Brian Miller said...

a great blog friend jaffscape did a post today that was very reassuring as a writer...90% of our writing will be junk, sub par...but the daily discipline helps us find and expand that 10%...for me that gave freedom. love the renaisace fair as well...smiles.

Kristin Rae said...

Welcome back!

I struggle often with my creative self. I feel worthless and untalented at some point every day, and other times I'll truly be proud of an accomplishment. I think us creative types are just naturally hard on ourselves. But I'll take the humble artist over the big-head any day.

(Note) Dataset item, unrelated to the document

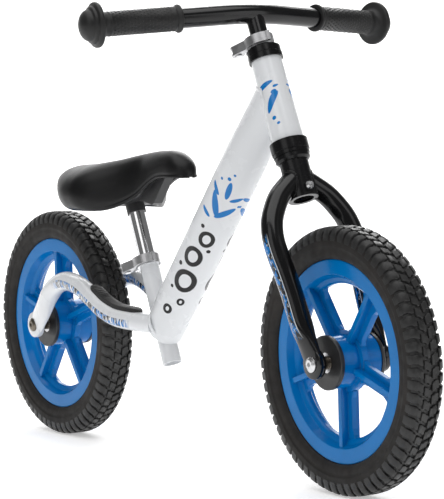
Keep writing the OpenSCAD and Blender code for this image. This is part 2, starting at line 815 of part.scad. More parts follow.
// Bar of the given radius along its bow and its two straight ends
module bar_form(r, end) {
    angles = concat([-1.001 * bar_bend], [for (i = [-5 : 5]) bar_bend * i / 5], [1.001 * bar_bend]);
    run = function(a) abs(a) > bar_bend ? end : 0;
    rotate([0, 0, 90]) swept([for (a = angles)
        [bar_bend_r * sin(a) + sign(a) * run(a) * cos(bar_bend),
         bar_bend_r * (1 - cos(a)) + run(a) * sin(bar_bend), 0, r, r]], 36);
}

module handlebar() {
    color([0.05, 0.05, 0.05]) at_bar() difference() {
        bar_form(bar_d / 2, bar_end);
        bar_form(bar_d / 2 - tube_wall, bar_end + 1);
    }
}

// Post welded under the bar, cut to the bar's round
module handlebar_post() {
    low = steerer_top - post_insertion;
    color([0.05, 0.05, 0.05]) difference() {
        at_steering() translate([0, 0, low])
            ring(post_d / 2, post_d / 2 - tube_wall, bar_z - low);
        at_bar() about_y() cylinder(r = bar_d / 2 + weld_gap, h = 2 * post_d, center = true);
    }
}

// Grip with a thin inner flange, a large outer one and a domed end
module grip() {
    bore = bar_d / 2 + press;
    start = bar_end - grip_len - 5;
    body = grip_d / 2;
    big = grip_outer_d / 2;
    dome = big - 7.5;
    f = bar_end - 1;
    outline = concat(
        [[bore, start], [grip_inner_d / 2 - 1, start], [grip_inner_d / 2, start + 1],
         [grip_inner_d / 2, start + 3], [body + 0.5, start + 5], [body, start + 6],
         [body, f - 4], [body + 1.5, f - 1], [big - 1, f], [big, f + 1.2], [big, f + 4],
         [big - 1.2, f + 5.4], [big - 4, f + 6], [big - 4.4, f + 8.5], [big - 5.5, f + 9.8]],
        [for (a = [0 : 15 : 90]) [dome * cos(a), f + 10.5 + (grip_dome - 10.5) * sin(a)]],
        [[0, bar_end + press], [bore, bar_end + press]]);
    at_bar() at_bar_end() rotate_extrude() polygon(outline);
}

module left_grip() { color([0.1, 0.1, 0.1]) grip(); }
module right_grip() { color([0.1, 0.1, 0.1]) mirror([0, 1, 0]) grip(); }

// ---- Saddle, along u from the nose tip (0) to the rear (1) ----

function saddle_x(u) = seat_pos.x + saddle_ahead - u * saddle_len;
function saddle_half(u) =
    (nose_w + (saddle_w / 2 - nose_w) * smooth((u - 0.34) / 0.34))
    * sqrt(1 - pow(clamp01((0.11 - u) / 0.112), 2))
    * sqrt(1 - pow(clamp01((u - 0.72) / 0.2805), 2));
function saddle_low(u) = seat_pos.z + saddle_rise
    - saddle_drop * smooth((u - 0.15) / 0.42) + 22 * pow(clamp01((u - 0.72) / 0.28), 2);
function saddle_top(u) =
    let (low = saddle_low(u),
        high = seat_pos.z + saddle_rise + saddle_h - 0.4 * saddle_drop * smooth((u - 0.15) / 0.7))
    low + (high - low) * sqrt(1 - pow(clamp01((0.15 - u) / 0.152), 2))
        * sqrt(1 - pow(clamp01((u - 0.86) / 0.142), 2));
// Stations lie closer together towards both round ends
function saddle_u(i) = let (t = i / saddle_n) 0.5 - 0.5 * cos(180 * t);

module saddle_cover() {
    n = 14;
    outer = [for (i = [saddle_n - 1 : -1 : 1])
        let (u = saddle_u(i), x = saddle_x(u), w = saddle_half(u), low = saddle_low(u),
            mid = low + min(8, (saddle_top(u) - low) * 0.4), rise = saddle_top(u) - mid)
        concat([[x, 0.92 * w, low]],
            [for (k = [0 : n]) let (a = 180 * k / n)
                [x, w * sign(cos(a)) * pow(abs(cos(a)), 0.9), mid + rise * pow(sin(a), 0.85)]],
            [[x, -0.92 * w, low]])];
    color([0.07, 0.07, 0.07]) difference() {
        skinned(outer);
        saddle_slab(3, pan_recess, -2, 0);
    }
}

// Slab along the saddle's underside between two heights above its lower edge
module saddle_slab(ends, top, bottom, inset) {
    skinned([for (i = [saddle_n - ends : -1 : ends])
        let (u = saddle_u(i), x = saddle_x(u), low = saddle_low(u),
            w = 0.92 * saddle_half(u) - skirt_t - inset)
        [[x, w, low + bottom], [x, w, low + top], [x, -w, low + top], [x, -w, low + bottom]]]);
}

// The seat tube's axis meets the pan at this share of the saddle's length
socket_u = (saddle_ahead + (saddle_rise - saddle_drop) / tan(seat_angle)) / saddle_len;
pan_z = saddle_low(socket_u) + pan_recess - pan_t;
socket_top = (pan_z - seat_pos.z) / sin(seat_angle) + 3;
post_top = socket_top - 4;

module saddle_base() {
    fin_t = 12;
    x0 = seat_pos.x;
    z0 = seat_pos.z + saddle_rise;
    color([0.16, 0.16, 0.17]) difference() {
        union() {
            saddle_slab(4, pan_recess - soft_gap, pan_recess - pan_t, soft_gap);
            translate([0, fin_t / 2, 0]) rotate([90, 0, 0]) linear_extrude(fin_t)
                polygon([[x0 - 60, z0 - 26.5], [x0 - 34, z0 - 31], [x0 - 27, z0 - 32.5],
                    [x0 - 22, z0 - 31], [x0 + 10, z0 + 4.6], [x0 - 14, z0 - 2.5],
                    [x0 - 38, z0 - 15.5]]);
            at_seat_tube() translate([0, 0, socket_top - 15]) cylinder(d = socket_d, h = 15);
        }
        at_seat_tube() translate([0, 0, socket_top - 17])
            cylinder(r = post_d / 2 + press, h = post_top - socket_top + 17 + press);
    }
}

module seat_post() {
    color([0.8, 0.8, 0.82]) at_seat_tube() translate([0, 0, post_bottom])
        ring(post_d / 2, post_d / 2 - tube_wall, post_top - post_bottom);
}

// ---- Nodes that only place a shared shape ----

blue = [0, 0.35, 0.7];
foam = [0.1, 0.1, 0.1];

module rear_axle() { color("silver") at_rear() axle(); }
module rear_axle_bolts() { color("silver") at_rear() axle_bolts(); }
module rear_axle_spacers() { color("dimgray") at_rear() axle_spacers(); }
module rear_rim() { color(blue) at_rear() rim(-90); }
module rear_tyre() { color(foam) at_rear() tyre(); }
module rear_bearings() { color("silver") at_rear() wheel_bearings(); }
module rear_hub_caps() { color(foam) at_rear() hub_caps(); }
module front_axle() { color("silver") at_front() axle(); }
module front_axle_bolts() { color("silver") at_front() axle_bolts(); }
module front_axle_spacers() { color("dimgray") at_front() axle_spacers(); }
module front_rim() { color(blue) at_front() rim(90); }
module front_tyre() { color(foam) at_front() tyre(); }
module front_bearings() { color("silver") at_front() wheel_bearings(); }
module front_hub_caps() { color(foam) at_front() hub_caps(); }

head_tube();
main_tube();
seat_tube();
right_stay();
left_stay();
right_footrest_pad();
left_footrest_pad();
upper_headset_cup();
lower_headset_cup();
headset_bearings();
seat_clamp_collar();
seat_clamp_skewer();
seat_clamp_nut();
rear_axle();
rear_axle_bolts();
rear_axle_spacers();
seat_post();
saddle_base();
saddle_cover();
seat_clamp_lever();
steerer();
fork_crown();
right_fork_leg();
left_fork_leg();
crown_race();
headset_top_nut();
crown_bolt();
crown_nut();
bar_clamp_collar();
bar_clamp_skewer();
bar_clamp_nut();
front_axle();
front_axle_bolts();
front_axle_spacers();
bar_clamp_lever();
handlebar();
handlebar_post();
right_grip();
left_grip();
front_rim();
front_tyre();
front_bearings();
front_hub_caps();
rear_rim();
rear_tyre();
rear_bearings();
rear_hub_caps();
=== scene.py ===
"""A child's balance bike: paint, foam tyres, saddle, grips, footrests, clamps and the stage."""
import math

import bpy
from mathutils import Matrix, Vector, noise


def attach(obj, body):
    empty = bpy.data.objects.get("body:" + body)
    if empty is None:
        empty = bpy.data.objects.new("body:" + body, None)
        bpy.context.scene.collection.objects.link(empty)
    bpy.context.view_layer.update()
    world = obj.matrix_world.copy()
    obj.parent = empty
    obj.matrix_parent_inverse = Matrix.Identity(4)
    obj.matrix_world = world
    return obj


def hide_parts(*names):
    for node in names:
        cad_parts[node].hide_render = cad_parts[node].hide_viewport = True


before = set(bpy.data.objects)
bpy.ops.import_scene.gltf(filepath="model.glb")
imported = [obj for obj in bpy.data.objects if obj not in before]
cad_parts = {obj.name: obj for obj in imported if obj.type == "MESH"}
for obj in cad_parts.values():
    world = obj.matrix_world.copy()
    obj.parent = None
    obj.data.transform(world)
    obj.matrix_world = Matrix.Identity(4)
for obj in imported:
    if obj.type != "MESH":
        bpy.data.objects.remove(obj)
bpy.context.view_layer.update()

bl_info = {
    "name": "Balance bike",
    "version": (1, 0, 0),
    "blender": (4, 5, 0),
    "location": "View3D > Sidebar > Balance bike",
    "description": "Builds the finished surfaces of a child's balance bike round its frame",
    "category": "Object",
}

MM = 0.001

# ---- Places, in millimetres: X forward, Y to the rider's left, Z up ----

WHEELBASE = 608.0
WHEEL_R = 142.5
FRONT_AXLE = Vector((WHEELBASE / 2, 0.0, WHEEL_R))
REAR_AXLE = Vector((-WHEELBASE / 2, 0.0, WHEEL_R))
TYRE_HALF = 20.25
SHOULDER_R = 12.0
SHOULDER_Y = 8.25
DROPOUT_Y = 42.5
DROPOUT_T = 8.0
DROPOUT_R = 16.0
STAY_R = 11.75
STAY_SPREAD = 46.5
STAY_RISE = 51.0
LEG_R = 12.0
LEG_SPREAD = 52.0
LEG_FOOT = 46.0
CROWN_HEIGHT = 183.0

FORK_RAKE = 0.5
HEAD_ANGLE = math.radians(67)
STEER_UP = Vector((-math.cos(HEAD_ANGLE), 0.0, math.sin(HEAD_ANGLE)))
STEER_FORE = Vector((math.sin(HEAD_ANGLE), 0.0, math.cos(HEAD_ANGLE)))
STEER_POS = FRONT_AXLE - FORK_RAKE * STEER_FORE
HEAD_LOW = 249.6
HEAD_TUBE_R = 17.5
CROWN_R = 15.9

SEAT_ANGLE = math.radians(68)
SEAT_UP = Vector((-math.cos(SEAT_ANGLE), 0.0, math.sin(SEAT_ANGLE)))
SEAT_POS = Vector((-46.0, 0.0, 110.5))

MAIN_LOW = SEAT_POS + 43 * SEAT_UP
MAIN_HIGH = STEER_POS + (HEAD_LOW + 55) * STEER_UP
MAIN_R = 25.0
MAIN_HEAD_HALF = 18.25
MAIN_SEAT_HALF = 21.0
SEAT_TUBE_R = 12.2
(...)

I grew up near the ground for the a Ren fest, and I have a completely different view of them. lol. A lot of the people who work our fair do it all year, traveling around the country (ours here is in the fall), and I saw how they'd camp in the woods, under bridges... etc. They are definitely dedicated to their craft. I totally get what you mean by craving the feeling of living in a different time, though. I felt like that when I visited Colonial Williamsburg years ago. It was like a time warp. Very inspiring.

Mary Aalgaard said...

Oh, my goodness, Jen. Our minds are linked somewhere. I just posted a link to my article on The Committee, the devil voices that tell us we're not good enough and make us want to give up. But, we don't because we're like you. You know in your heart that you DO have it. When and where it will blossom, well, that's up to God. Write on! Dream on!

東慶天芳 said...

Knowledge is a treasure, but practice is the key to it.......................................................

Glynis said...

It is blogging that keeps me going. When I feel the world is a long way from my island, I turn to my blog.
My writing family is there, they nurture me and feed me the nutrition I need to continue.

Enjoy your festival.

Ratty said...

I understand your struggle. I do it on a daily basis, especially this time of year. I wonder what the point of some of these things really is. But I remember that it's what I love most that I should be doing, so that's what I do. I keep going.